Like an investor in an early-stage company, China has to measure and balance the goodwill and other advantages to be gained by investing early on, against the difficulties and devaluation or dilution that may be faced later when more money is needed, and China has already invested. By investing now, China may become part of the European problem, not part of the solution. It's true that Europe is China's largest export market; but isn't it better for China to withhold funds and to put pressure on Europe now in order to reach the difficult, sustainable end-solution sooner rather than later?
Europeans countries, from France down, still have not woken up to the reality that they need to make major economic and social reforms. These hard changes are necessary in order for these countries to restore economic competitiveness versus surging productivity improvements in the emerging countries, so that European social security systems can be maintained at something close to the present gold-plated levels. The Europeans' recent behavior demonstrates to the neutral observer that they (collectively) still think they are No 1 and they can persuade the newly "rich" countries like China to support their style of living - a style which has become unaffordable for most of them.
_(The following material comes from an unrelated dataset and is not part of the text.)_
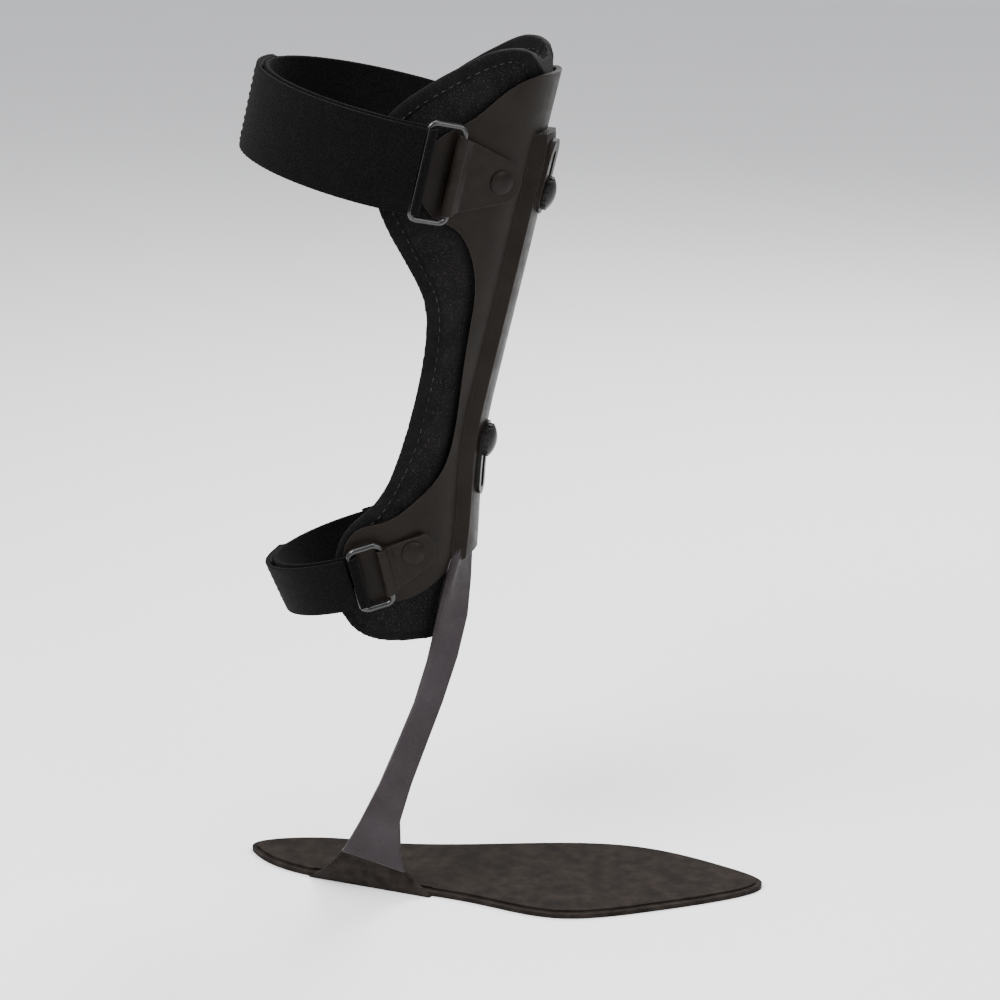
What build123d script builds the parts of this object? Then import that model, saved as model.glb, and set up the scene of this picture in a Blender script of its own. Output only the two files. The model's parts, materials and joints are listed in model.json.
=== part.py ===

As an investor, does China want to get closely involved with Europe before the European process of coming to terms with itself has run its course? Would large investments now in the European bailout facility by China and other surplus countries stimulate change and economic growth in Europe? Or would such investments retard change? Wouldn't China be better off waiting until the euro development has reached its "denouement", and wouldn't Europe be better off facing reality now rather than later, when the money really has run out?
The author is visiting professor at the Guanghua School of Business, Peking University. The opinions expressed in the article do not necessarily reflect those of China Daily.